=== Your instructions ===
The records that follow need to be output exactly as they are.

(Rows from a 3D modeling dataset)
◇ ◇ ◇
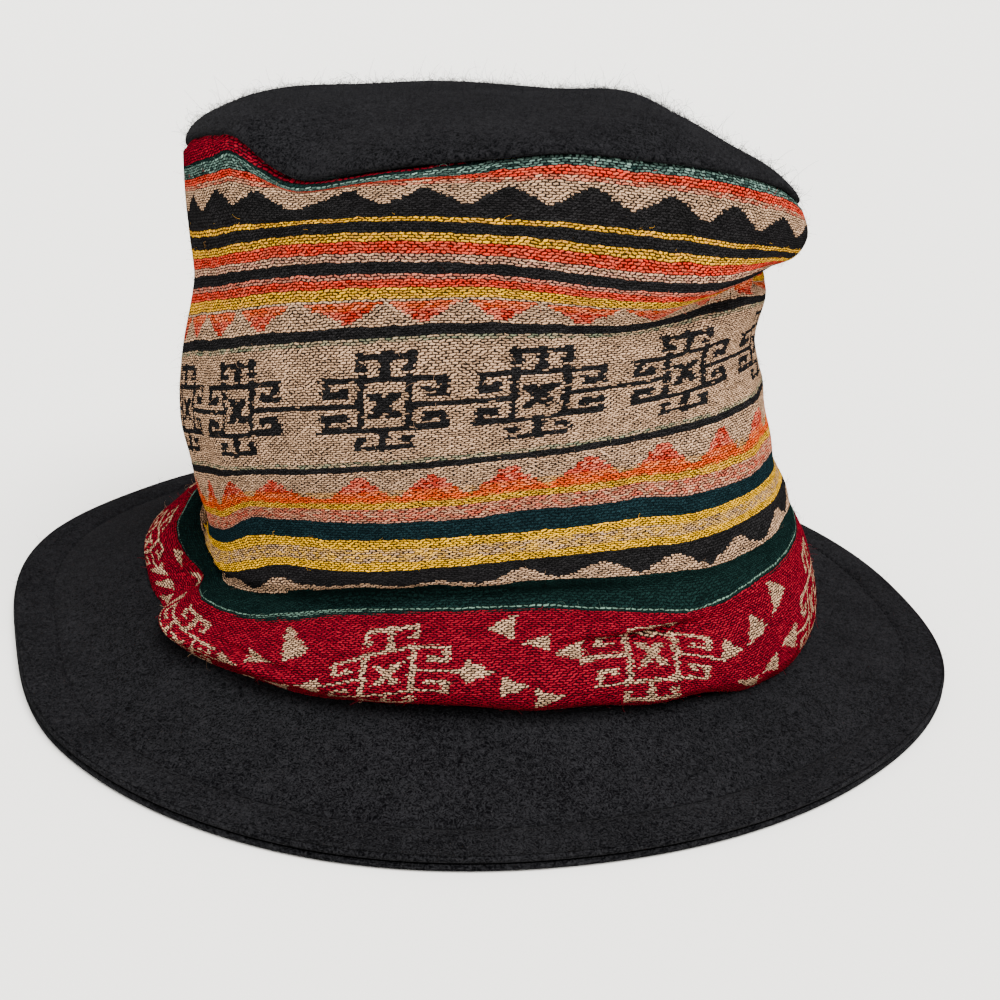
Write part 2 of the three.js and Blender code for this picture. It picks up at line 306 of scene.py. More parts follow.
def dome_row(angle, share):
    """Outer face of the dome, from its middle at share 0 to the top seam at share 1."""
    rim = wall_row(angle, 1)
    low = rim[:, 2] + SEAM_GAP
    power = around(dome_shape, "power", angle)
    shoulder = around(dome_shape, "shoulder", angle)
    full = np.maximum(0, 1 - share ** power) ** (1 / shoulder)
    summit = SEAM_RISE + WALL_HEIGHT + DOME_RISE
    return np.stack([rim[:, 0] * share, rim[:, 1] * share, low + (summit - low) * full], -1)


def brim_row(angle, share):
    """Upper face of the brim: share 0 under the crown wall, 1 at the hem's start, 2 at the edge."""
    seam = wall_row(angle, 0)
    reach = np.hypot(seam[:, 0], seam[:, 1])
    stretch = around(brim_outline, "reach", angle)
    edge = np.stack([
        (HEAD_HALF_WIDTH + BRIM_WIDTH) * stretch * np.sin(angle),
        -(HEAD_HALF_DEPTH + BRIM_WIDTH) * stretch * np.cos(angle),
    ], -1)
    start = seam[:, :2] * (1 - WALL_THICKNESS / reach)[:, None]
    hem = edge * (1 - HEM_WIDTH / np.hypot(edge[:, 0], edge[:, 1]))[:, None]
    flat = start + (hem - start) * share if share <= 1 else hem + (edge - hem) * (share - 1)
    hem_top = 2 * BRIM_PLY + SEAM_GAP
    height = hem_top + (seam[:, 2] - SEAM_GAP - hem_top) * max(0, 1 - share)
    return np.concatenate([flat, height[:, None]], 1)


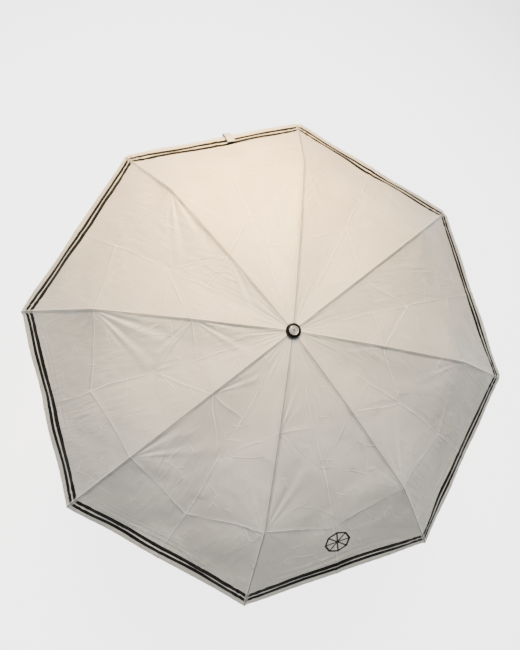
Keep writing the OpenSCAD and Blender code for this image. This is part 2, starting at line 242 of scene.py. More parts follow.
def sewn(s, uv, hem, base, normal):
    """Seams along the ribs, with a painted highlight beside each and a painted shadow line along it, and the
    turned hem with its line of stitches.
    """
    seam = s.attribute("seam")
    groove_shadow = s.within(seam, 0.0005, 0.0016)
    ridge_highlight = s.within(seam, 0.0012, 0.0044)
    # Painted highlight on the raised cloth beside each seam
    base = s.mix(s.product(ridge_highlight, 0.45), base, (0.93, 0.905, 0.84))
    # Painted shadow line along each seam
    base = s.mix(s.product(groove_shadow, 0.8), base, (0.17, 0.16, 0.14))
    fold_line = s.math("ABSOLUTE", s.math("SUBTRACT", hem, HEM_WIDTH))
    gaps = s.fit(band_wave(s, uv, 100.0, "X"), 0.3, 0.6)
    stitch = s.product(s.within(fold_line, 0.0002, 0.0007), gaps)
    base = s.mix(s.product(stitch, 0.5), base, (0.42, 0.40, 0.35))
    normal = s.bump(ridge_highlight, 0.0011, 0.9, normal)
    normal = s.bump(groove_shadow, 0.0004, -0.8, normal)
    turned = s.within(hem, HEM_WIDTH - 0.0006, HEM_WIDTH + 0.0006)
    normal = s.bump(turned, 0.0003, 0.8, normal)
    return base, s.bump(stitch, 0.0003, -0.6, normal)


def cloth_material(name, sewn_gore=True, printed=False):
    """Pale satin: twill and soft cloudiness, and on a gore also creases, seams, hem and stripes."""
    s = Shader(name, Roughness=0.36, Sheen_Weight=0.04, Sheen_Roughness=0.35, Specular_IOR_Level=0.26)
    cloud, fine = s.noise(7.0, 4.0), s.noise(900.0, 2.0)
    base = s.mix(s.fit(cloud, 0.35, 0.65), (0.60, 0.576, 0.512), (0.68, 0.653, 0.585))
    base = s.mix(s.fit(fine, 0.3, 0.7, 0.0, 0.10), base, (0.55, 0.52, 0.45))
    uv = s.node("UVMap", uv_map="pattern")
    normal = crumpled(s, uv)
    satin = s.fit(cloud, 0.3, 0.7, 0.29, 0.39)
    if sewn_gore:
        base, normal = creased(s, uv, base, normal)
        hem = s.attribute("hem")
        dark = stripe_mask(s, hem)
        if printed:
            dark = s.math("MAXIMUM", dark, print_mask(s, uv))
        ink = s.mix(s.fit(fine, 0.3, 0.7), (0.0016, 0.0016, 0.0018), (0.004, 0.004, 0.0045))
        base, normal = sewn(s, uv, hem, s.mix(dark, base, ink), normal)
        satin = s.math("MAXIMUM", satin, s.product(dark, 0.62))
    s.set(Base_Color=base, Normal=normal, Roughness=satin)
    return s.mat


def crease_lines():
    """The fold lines of one gore, as points across from its middle and out from the centre."""
    inner_node, outer_node = (0.0, INNER_NODE * HEM_M), (0.0, OUTER_NODE * HEM_M)
    lines = [(inner_node, outer_node), (outer_node, (0.0, HEM_M)), ((0.0, 0.2 * HEM_M), inner_node)]
    for side in (-1, 1):
        elbow, outer = (side * ELBOW.x * SIN_HALF, ELBOW_M), (side * OUTER.x * SIN_HALF, OUTER_M)
        lines += [(elbow, inner_node), (outer, outer_node)]
    return lines + [((-ELBOW.x * SIN_HALF, ELBOW_M), (0.0, 0.34 * HEM_M))]


def crease_mask(s):
    """Masks for a painted highlight on the crest of each fold line and painted shade beside it, 0 to 1, with a
    gentle wander.
    """
    uv = s.node("UVMap", uv_map="pattern")
    sway = {"Vector": s.node("TexCoord", out="Object"), "Scale": 14.0, "Detail": 1.0}
    sway = s.node("TexNoise", sway, out="Color")
    sway = s.node("VectorMath", {0: sway, 1: (0.5, 0.5, 0.5)}, operation="SUBTRACT")
    sway = s.node("VectorMath", {0: sway, "Scale": 0.010}, operation="SCALE")
    place = s.node("VectorMath", {0: uv, 1: sway}, operation="ADD")
    place = s.node("VectorMath", {0: place, 1: (1.0, 1.0, 0.0)}, operation="MULTIPLY")
    nearest = 1.0
    for a, b in crease_lines():
        a, b = Vector((*a, 0.0)), Vector((*b, 0.0))
        ab = b - a
        pa = s.node("VectorMath", {0: place, 1: tuple(a)}, operation="SUBTRACT")
        share = {0: pa, 1: tuple(ab / ab.length_squared)}
        share = s.node("VectorMath", share, out="Value", operation="DOT_PRODUCT")
        share = s.math("ADD", share, 0.0, clamp=True)
        on = s.node("VectorMath", {0: tuple(ab), "Scale": share}, operation="SCALE")
        gap = s.node("VectorMath", {0: pa, 1: on}, operation="SUBTRACT")
        gap = s.node("VectorMath", {0: gap}, out="Value", operation="LENGTH")
        nearest = s.math("MINIMUM", nearest, gap)
    worn = s.fit(s.noise(16.0, 2.0), 0.36, 0.56, 0.3, 1.0)
    # Painted highlight on the crest and painted shade on the flanks, also used for the folds' bump
    crest_highlight = s.product(s.within(nearest, 0.0002, 0.0016), worn)
    flank_shade = s.product(s.within(nearest, 0.0014, 0.006), worn)
    return crest_highlight, flank_shade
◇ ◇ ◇
=== Worked solution ===
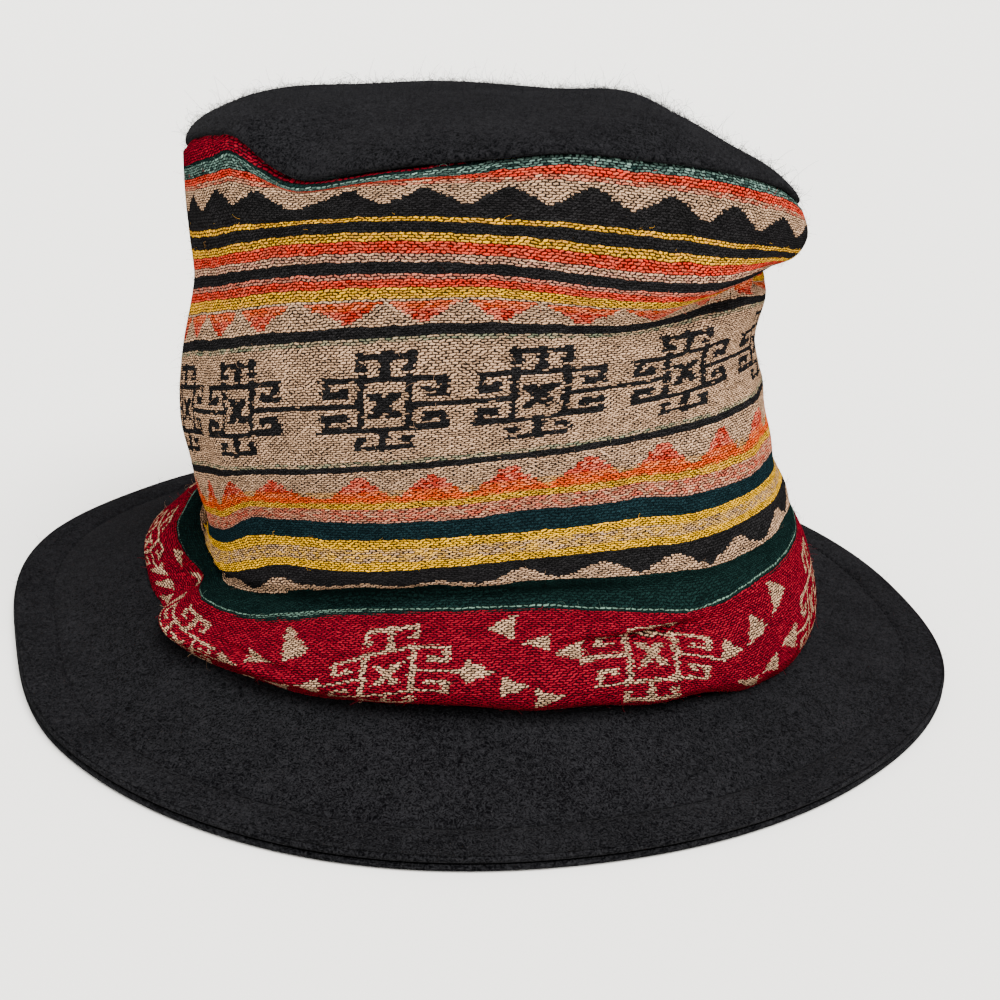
Write part 2 of the three.js and Blender code for this picture. It picks up at line 306 of scene.py. More parts follow.
def dome_row(angle, share):
    """Outer face of the dome, from its middle at share 0 to the top seam at share 1."""
    rim = wall_row(angle, 1)
    low = rim[:, 2] + SEAM_GAP
    power = around(dome_shape, "power", angle)
    shoulder = around(dome_shape, "shoulder", angle)
    full = np.maximum(0, 1 - share ** power) ** (1 / shoulder)
    summit = SEAM_RISE + WALL_HEIGHT + DOME_RISE
    return np.stack([rim[:, 0] * share, rim[:, 1] * share, low + (summit - low) * full], -1)


def brim_row(angle, share):
    """Upper face of the brim: share 0 under the crown wall, 1 at the hem's start, 2 at the edge."""
    seam = wall_row(angle, 0)
    reach = np.hypot(seam[:, 0], seam[:, 1])
    stretch = around(brim_outline, "reach", angle)
    edge = np.stack([
        (HEAD_HALF_WIDTH + BRIM_WIDTH) * stretch * np.sin(angle),
        -(HEAD_HALF_DEPTH + BRIM_WIDTH) * stretch * np.cos(angle),
    ], -1)
    start = seam[:, :2] * (1 - WALL_THICKNESS / reach)[:, None]
    hem = edge * (1 - HEM_WIDTH / np.hypot(edge[:, 0], edge[:, 1]))[:, None]
    flat = start + (hem - start) * share if share <= 1 else hem + (edge - hem) * (share - 1)
    hem_top = 2 * BRIM_PLY + SEAM_GAP
    height = hem_top + (seam[:, 2] - SEAM_GAP - hem_top) * max(0, 1 - share)
    return np.concatenate([flat, height[:, None]], 1)


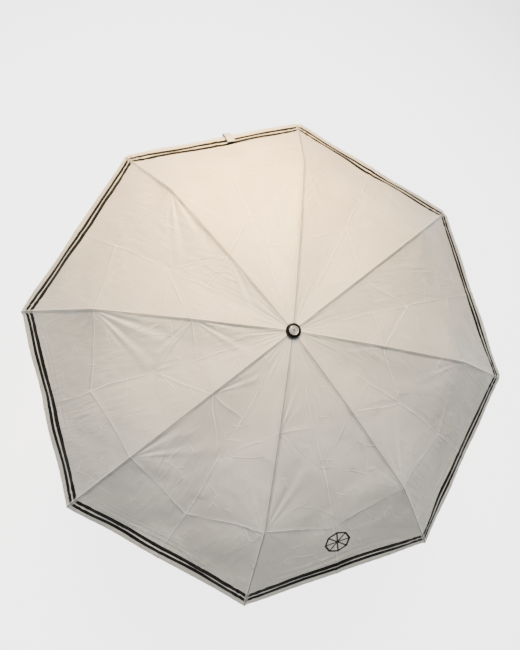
Keep writing the OpenSCAD and Blender code for this image. This is part 2, starting at line 242 of scene.py. More parts follow.
def sewn(s, uv, hem, base, normal):
    """Seams along the ribs, with a painted highlight beside each and a painted shadow line along it, and the
    turned hem with its line of stitches.
    """
    seam = s.attribute("seam")
    groove_shadow = s.within(seam, 0.0005, 0.0016)
    ridge_highlight = s.within(seam, 0.0012, 0.0044)
    # Painted highlight on the raised cloth beside each seam
    base = s.mix(s.product(ridge_highlight, 0.45), base, (0.93, 0.905, 0.84))
    # Painted shadow line along each seam
    base = s.mix(s.product(groove_shadow, 0.8), base, (0.17, 0.16, 0.14))
    fold_line = s.math("ABSOLUTE", s.math("SUBTRACT", hem, HEM_WIDTH))
    gaps = s.fit(band_wave(s, uv, 100.0, "X"), 0.3, 0.6)
    stitch = s.product(s.within(fold_line, 0.0002, 0.0007), gaps)
    base = s.mix(s.product(stitch, 0.5), base, (0.42, 0.40, 0.35))
    normal = s.bump(ridge_highlight, 0.0011, 0.9, normal)
    normal = s.bump(groove_shadow, 0.0004, -0.8, normal)
    turned = s.within(hem, HEM_WIDTH - 0.0006, HEM_WIDTH + 0.0006)
    normal = s.bump(turned, 0.0003, 0.8, normal)
    return base, s.bump(stitch, 0.0003, -0.6, normal)


def cloth_material(name, sewn_gore=True, printed=False):
    """Pale satin: twill and soft cloudiness, and on a gore also creases, seams, hem and stripes."""
    s = Shader(name, Roughness=0.36, Sheen_Weight=0.04, Sheen_Roughness=0.35, Specular_IOR_Level=0.26)
    cloud, fine = s.noise(7.0, 4.0), s.noise(900.0, 2.0)
    base = s.mix(s.fit(cloud, 0.35, 0.65), (0.60, 0.576, 0.512), (0.68, 0.653, 0.585))
    base = s.mix(s.fit(fine, 0.3, 0.7, 0.0, 0.10), base, (0.55, 0.52, 0.45))
    uv = s.node("UVMap", uv_map="pattern")
    normal = crumpled(s, uv)
    satin = s.fit(cloud, 0.3, 0.7, 0.29, 0.39)
    if sewn_gore:
        base, normal = creased(s, uv, base, normal)
        hem = s.attribute("hem")
        dark = stripe_mask(s, hem)
        if printed:
            dark = s.math("MAXIMUM", dark, print_mask(s, uv))
        ink = s.mix(s.fit(fine, 0.3, 0.7), (0.0016, 0.0016, 0.0018), (0.004, 0.004, 0.0045))
        base, normal = sewn(s, uv, hem, s.mix(dark, base, ink), normal)
        satin = s.math("MAXIMUM", satin, s.product(dark, 0.62))
    s.set(Base_Color=base, Normal=normal, Roughness=satin)
    return s.mat


def crease_lines():
    """The fold lines of one gore, as points across from its middle and out from the centre."""
    inner_node, outer_node = (0.0, INNER_NODE * HEM_M), (0.0, OUTER_NODE * HEM_M)
    lines = [(inner_node, outer_node), (outer_node, (0.0, HEM_M)), ((0.0, 0.2 * HEM_M), inner_node)]
    for side in (-1, 1):
        elbow, outer = (side * ELBOW.x * SIN_HALF, ELBOW_M), (side * OUTER.x * SIN_HALF, OUTER_M)
        lines += [(elbow, inner_node), (outer, outer_node)]
    return lines + [((-ELBOW.x * SIN_HALF, ELBOW_M), (0.0, 0.34 * HEM_M))]


def crease_mask(s):
    """Masks for a painted highlight on the crest of each fold line and painted shade beside it, 0 to 1, with a
    gentle wander.
    """
    uv = s.node("UVMap", uv_map="pattern")
    sway = {"Vector": s.node("TexCoord", out="Object"), "Scale": 14.0, "Detail": 1.0}
    sway = s.node("TexNoise", sway, out="Color")
    sway = s.node("VectorMath", {0: sway, 1: (0.5, 0.5, 0.5)}, operation="SUBTRACT")
    sway = s.node("VectorMath", {0: sway, "Scale": 0.010}, operation="SCALE")
    place = s.node("VectorMath", {0: uv, 1: sway}, operation="ADD")
    place = s.node("VectorMath", {0: place, 1: (1.0, 1.0, 0.0)}, operation="MULTIPLY")
    nearest = 1.0
    for a, b in crease_lines():
        a, b = Vector((*a, 0.0)), Vector((*b, 0.0))
        ab = b - a
        pa = s.node("VectorMath", {0: place, 1: tuple(a)}, operation="SUBTRACT")
        share = {0: pa, 1: tuple(ab / ab.length_squared)}
        share = s.node("VectorMath", share, out="Value", operation="DOT_PRODUCT")
        share = s.math("ADD", share, 0.0, clamp=True)
        on = s.node("VectorMath", {0: tuple(ab), "Scale": share}, operation="SCALE")
        gap = s.node("VectorMath", {0: pa, 1: on}, operation="SUBTRACT")
        gap = s.node("VectorMath", {0: gap}, out="Value", operation="LENGTH")
        nearest = s.math("MINIMUM", nearest, gap)
    worn = s.fit(s.noise(16.0, 2.0), 0.36, 0.56, 0.3, 1.0)
    # Painted highlight on the crest and painted shade on the flanks, also used for the folds' bump
    crest_highlight = s.product(s.within(nearest, 0.0002, 0.0016), worn)
    flank_shade = s.product(s.within(nearest, 0.0014, 0.006), worn)
    return crest_highlight, flank_shade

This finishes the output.